European markets enjoyed a decent day yesterday helped by reports that the American ambassador to Germany reportedly told German car executives that the US would suspend threats of charges on autos if the bloc also removed equivalent charges on US cars

Certainly, the prospect of zero tariffs in both directions is a much better alternative to the prospect of a 20% tariff but the key question remains around deliverability. For a start any such action would have to be decided at EU level, a fact that was confirmed by German Chancellor Angela Merkel, and for a specific sector to be given such a carve out would run the risk of irking a lot of smaller EU countries who don’t have a car industry, reinforcing the perception that Germany and France operate under a different set of rules to the rest of the EU. Furthermore, under WTO rules there is also the likelihood that the EU and US would have to adopt similar tariffs for Japan, and South Korea other big car exporters.  

The euro got a lift on reports that the European Central Bank was a little uneasy about why markets weren’t taking their guidance of a Q3 2019 rate rise seriously, instead pricing in a hike at the end of Q4. This seems a bit of a stretch that firstly the ECB would be concerned about the pricing of something that is still over a year away and secondly that markets might react on the basis that the ECB might raise the deposit rate from -0.4% to -0.3% in the space of a three-month period.

When rates are this low who really cares about the timings, particularly when a 0.1% move is likely to be more than offset by a move in US rates of up to 1% over the same period. It’s more likely that the euro rebounded on the back of a fairly positive German factory orders number for May.

The pound got an initial lift on speculation that we might get a rate rise as soon as next month after Bank of England governor was upbeat about the current state of the UK economy. The boost didn’t last long as concerns returned about the ability of the UK government to speak with one voice on what their next Brexit move might be ahead of this weekend’s Chequers meeting of cabinet ministers. The most likely outcome from this weekend’s Chequers meeting is some form of fudge, with the end result that businesses may well have to continue with some form of contingency planning into the autumn.

Last nights Fed minutes didn’t contain too much in the way of surprises, however there were some signs that some policymakers might have a limited appetite for letting the economy run too hot, which would suggest that currently there is little appetite to rein back on further rate rises this year.
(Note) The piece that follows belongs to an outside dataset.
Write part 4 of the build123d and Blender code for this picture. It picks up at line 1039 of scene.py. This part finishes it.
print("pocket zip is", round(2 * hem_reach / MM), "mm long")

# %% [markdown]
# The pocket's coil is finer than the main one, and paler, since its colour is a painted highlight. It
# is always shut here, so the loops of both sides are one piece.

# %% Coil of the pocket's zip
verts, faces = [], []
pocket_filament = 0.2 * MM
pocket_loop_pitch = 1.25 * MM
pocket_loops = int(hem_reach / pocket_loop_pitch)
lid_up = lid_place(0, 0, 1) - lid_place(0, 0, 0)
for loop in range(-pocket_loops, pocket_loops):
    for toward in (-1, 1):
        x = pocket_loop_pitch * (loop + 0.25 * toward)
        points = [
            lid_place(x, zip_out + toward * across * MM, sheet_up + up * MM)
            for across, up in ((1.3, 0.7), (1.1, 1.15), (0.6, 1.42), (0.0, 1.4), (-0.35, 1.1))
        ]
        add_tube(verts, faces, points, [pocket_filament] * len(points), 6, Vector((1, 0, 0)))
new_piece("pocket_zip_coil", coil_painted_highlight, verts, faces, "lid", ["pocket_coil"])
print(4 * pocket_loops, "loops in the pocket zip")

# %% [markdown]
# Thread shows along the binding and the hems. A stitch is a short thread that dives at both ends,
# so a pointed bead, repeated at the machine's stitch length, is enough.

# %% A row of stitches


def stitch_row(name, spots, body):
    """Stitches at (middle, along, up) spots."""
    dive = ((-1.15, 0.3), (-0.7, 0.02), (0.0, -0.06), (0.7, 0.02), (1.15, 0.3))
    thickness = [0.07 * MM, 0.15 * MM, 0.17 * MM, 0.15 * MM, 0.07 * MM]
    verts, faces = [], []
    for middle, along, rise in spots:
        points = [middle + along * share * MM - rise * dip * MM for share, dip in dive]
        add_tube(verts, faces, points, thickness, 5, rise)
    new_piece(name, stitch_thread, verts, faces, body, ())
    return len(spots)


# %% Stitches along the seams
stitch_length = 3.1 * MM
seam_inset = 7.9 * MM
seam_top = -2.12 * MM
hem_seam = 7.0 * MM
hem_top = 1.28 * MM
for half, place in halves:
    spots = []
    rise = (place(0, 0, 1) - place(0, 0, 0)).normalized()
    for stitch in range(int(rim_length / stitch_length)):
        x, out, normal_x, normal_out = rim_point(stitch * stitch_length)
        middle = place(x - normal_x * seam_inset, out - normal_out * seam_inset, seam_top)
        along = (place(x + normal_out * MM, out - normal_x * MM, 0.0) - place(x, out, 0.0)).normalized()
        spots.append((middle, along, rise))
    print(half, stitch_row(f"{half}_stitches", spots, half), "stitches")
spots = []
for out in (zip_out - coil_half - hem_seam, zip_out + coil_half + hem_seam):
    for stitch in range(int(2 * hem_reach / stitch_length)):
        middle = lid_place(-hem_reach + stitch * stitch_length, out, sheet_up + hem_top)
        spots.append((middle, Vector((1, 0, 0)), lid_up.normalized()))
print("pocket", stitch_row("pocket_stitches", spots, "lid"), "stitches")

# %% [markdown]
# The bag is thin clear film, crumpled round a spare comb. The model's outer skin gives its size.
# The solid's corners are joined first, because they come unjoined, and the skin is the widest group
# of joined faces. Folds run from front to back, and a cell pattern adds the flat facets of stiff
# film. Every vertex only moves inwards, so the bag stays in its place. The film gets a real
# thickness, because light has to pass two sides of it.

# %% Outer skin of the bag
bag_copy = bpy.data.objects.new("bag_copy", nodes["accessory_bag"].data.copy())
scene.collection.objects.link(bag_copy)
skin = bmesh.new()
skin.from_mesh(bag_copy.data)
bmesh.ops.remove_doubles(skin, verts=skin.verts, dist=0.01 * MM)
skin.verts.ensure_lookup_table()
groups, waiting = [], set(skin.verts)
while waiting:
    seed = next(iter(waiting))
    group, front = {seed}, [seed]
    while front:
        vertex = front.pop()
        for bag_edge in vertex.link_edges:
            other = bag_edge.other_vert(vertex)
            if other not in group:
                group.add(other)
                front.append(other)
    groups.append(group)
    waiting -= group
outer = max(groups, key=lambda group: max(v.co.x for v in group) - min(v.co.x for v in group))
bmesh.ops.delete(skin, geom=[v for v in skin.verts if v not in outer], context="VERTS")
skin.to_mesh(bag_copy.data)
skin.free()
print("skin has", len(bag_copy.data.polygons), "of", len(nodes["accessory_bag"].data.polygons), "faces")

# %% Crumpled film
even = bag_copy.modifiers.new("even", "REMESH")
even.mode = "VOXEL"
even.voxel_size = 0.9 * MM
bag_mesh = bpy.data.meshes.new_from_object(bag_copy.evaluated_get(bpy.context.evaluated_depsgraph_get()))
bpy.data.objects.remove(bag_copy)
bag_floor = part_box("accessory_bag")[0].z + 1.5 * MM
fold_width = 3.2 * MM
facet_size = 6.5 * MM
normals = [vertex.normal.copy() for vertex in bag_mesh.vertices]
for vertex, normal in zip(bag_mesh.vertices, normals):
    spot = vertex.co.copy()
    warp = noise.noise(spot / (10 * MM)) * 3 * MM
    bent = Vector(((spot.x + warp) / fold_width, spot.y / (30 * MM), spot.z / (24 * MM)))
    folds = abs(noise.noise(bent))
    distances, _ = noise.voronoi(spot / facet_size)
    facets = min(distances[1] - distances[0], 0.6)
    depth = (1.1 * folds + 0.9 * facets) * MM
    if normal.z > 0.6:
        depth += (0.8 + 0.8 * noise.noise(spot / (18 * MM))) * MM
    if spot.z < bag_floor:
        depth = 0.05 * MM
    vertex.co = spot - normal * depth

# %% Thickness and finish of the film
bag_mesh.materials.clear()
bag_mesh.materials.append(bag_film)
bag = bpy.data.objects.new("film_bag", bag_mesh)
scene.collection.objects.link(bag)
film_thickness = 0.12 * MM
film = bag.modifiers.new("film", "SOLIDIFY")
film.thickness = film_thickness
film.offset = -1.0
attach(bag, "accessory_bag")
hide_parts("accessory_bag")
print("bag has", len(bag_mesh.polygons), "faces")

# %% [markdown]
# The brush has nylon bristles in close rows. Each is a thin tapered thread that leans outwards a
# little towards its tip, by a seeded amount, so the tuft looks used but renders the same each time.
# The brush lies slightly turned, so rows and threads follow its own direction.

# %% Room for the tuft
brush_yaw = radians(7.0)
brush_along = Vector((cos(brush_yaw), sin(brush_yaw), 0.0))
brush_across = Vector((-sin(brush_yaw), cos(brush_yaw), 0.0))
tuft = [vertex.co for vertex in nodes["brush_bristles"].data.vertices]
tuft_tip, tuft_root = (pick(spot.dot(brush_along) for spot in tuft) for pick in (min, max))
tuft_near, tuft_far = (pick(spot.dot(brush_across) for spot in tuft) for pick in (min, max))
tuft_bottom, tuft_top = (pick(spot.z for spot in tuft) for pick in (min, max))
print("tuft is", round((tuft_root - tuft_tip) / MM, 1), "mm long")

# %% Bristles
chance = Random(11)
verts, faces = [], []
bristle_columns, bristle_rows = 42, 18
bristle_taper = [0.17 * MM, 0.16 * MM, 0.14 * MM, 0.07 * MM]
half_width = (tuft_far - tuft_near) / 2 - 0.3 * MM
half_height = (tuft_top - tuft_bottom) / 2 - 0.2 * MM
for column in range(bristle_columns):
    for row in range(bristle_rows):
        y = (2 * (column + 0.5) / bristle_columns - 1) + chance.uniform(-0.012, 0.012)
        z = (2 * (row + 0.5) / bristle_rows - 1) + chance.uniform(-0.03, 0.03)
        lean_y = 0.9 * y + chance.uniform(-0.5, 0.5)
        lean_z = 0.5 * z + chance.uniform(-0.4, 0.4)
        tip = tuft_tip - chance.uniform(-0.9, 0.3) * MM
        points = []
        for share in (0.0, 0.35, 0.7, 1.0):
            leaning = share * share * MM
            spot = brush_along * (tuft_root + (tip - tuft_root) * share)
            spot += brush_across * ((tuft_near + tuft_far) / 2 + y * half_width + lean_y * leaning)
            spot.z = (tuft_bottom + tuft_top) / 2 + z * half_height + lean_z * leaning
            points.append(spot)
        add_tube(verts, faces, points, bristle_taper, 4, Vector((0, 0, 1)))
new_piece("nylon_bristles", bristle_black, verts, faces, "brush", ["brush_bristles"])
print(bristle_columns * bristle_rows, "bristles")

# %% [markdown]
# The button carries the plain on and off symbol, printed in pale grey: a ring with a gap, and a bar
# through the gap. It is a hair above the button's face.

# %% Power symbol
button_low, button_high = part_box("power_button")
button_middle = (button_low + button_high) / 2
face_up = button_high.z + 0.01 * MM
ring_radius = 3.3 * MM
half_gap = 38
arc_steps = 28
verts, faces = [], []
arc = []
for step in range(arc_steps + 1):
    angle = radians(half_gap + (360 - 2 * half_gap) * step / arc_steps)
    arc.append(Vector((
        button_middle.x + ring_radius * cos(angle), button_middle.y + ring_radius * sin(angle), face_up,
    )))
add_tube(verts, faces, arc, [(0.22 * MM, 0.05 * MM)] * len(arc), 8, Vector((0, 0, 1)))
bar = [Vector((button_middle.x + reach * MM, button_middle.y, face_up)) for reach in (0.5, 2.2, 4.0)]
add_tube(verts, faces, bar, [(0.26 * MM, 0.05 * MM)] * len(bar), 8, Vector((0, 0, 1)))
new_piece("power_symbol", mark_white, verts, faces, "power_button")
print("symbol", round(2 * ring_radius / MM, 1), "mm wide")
These concerns appeared to outweigh concerns about the effects that an escalation in trade tensions might have.

Today’s key events will focus on a couple of areas, firstly the initial implementation of $34bn worth of tariffs on a range of Chinese goods which will in turn prompt a Chinese counter response, with investors asking the inevitable question of whether this is just the start of a slow descent into escalation, between the two parties.

We’ll also get sight of the June US payrolls report, following from yesterday’s slightly weaker than expected ADP payrolls number of 177k, where a number of employers complained of having difficulty recruiting staff. While this may well be true there doesn’t appear to be much appetite amongst these employers to boost wages if recent wages numbers are any guide.

Against this backdrop we saw the May payrolls report come in at the headline rate of 223k, but the resilience of the numbers once again underscored the fact there still remains a significant degree of slack in the US labour market.

This was reinforced by the fact the unemployment rate fell again to another multi year low of 3.8%, and yet wages growth still found itself languishing at 2.7%. It was an improvement on the previous month’s 2.6%, but it still remains well below the 2.9% that we saw at the beginning of the year.

Expectations are for a slight improvement to 2.8%, however with US oil prices now at their highest levels since 2014, US consumers may well start to feel the pinch if wages don’t start to move towards 3% in the coming months. A weak wages number could also feed into a more cautious tone when it comes to the expectation that we may see 2 more US rate rises this year.

One other thing that may be worth noting, last month President Trump tweeted that he was “looking forward” to the jobs report, a highly irregular thing to do which knowing the President’s ego more or less told the markets that the number would be a good report. Will he do the same thing again or will officials keep the numbers from him. Investors will inevitably draw conclusions if he doesn’t tweet before the jobs numbers, however it could be that he may have learned his lesson.

EURUSD – the 1.1720 level continues to cap the upside and while it does so we remain at risk of a retest of the 1.1620 level. A move back below the 1.1600 area opens up a retest of the May lows at 1.1510/20. A break below 1.1500 has the potential to open up a move towards the 1.1360 level.

GBPUSD – has found short term support around the 1.3200 area for now, after yesterday’s move up to the 1.3275 level. The risk remains for a move towards the 1.3340 level, with only a move below the 1.3170 level negating.

EURGBP – has found support at the 0.8800 area this week, with the risk we could head back towards the highs this week just below the 0.8900 area. While below the 0.8900 area the risk remains for a move back towards the 0.8780 area, with broader support at 0.8700.

USDJPY – this week’s failure above the 111.00 area keeps the US dollar range bound, with support back at the 109.70 area. A move through 111.20 targets 112.00. Support now comes in at the 109.70 and 109.20 area.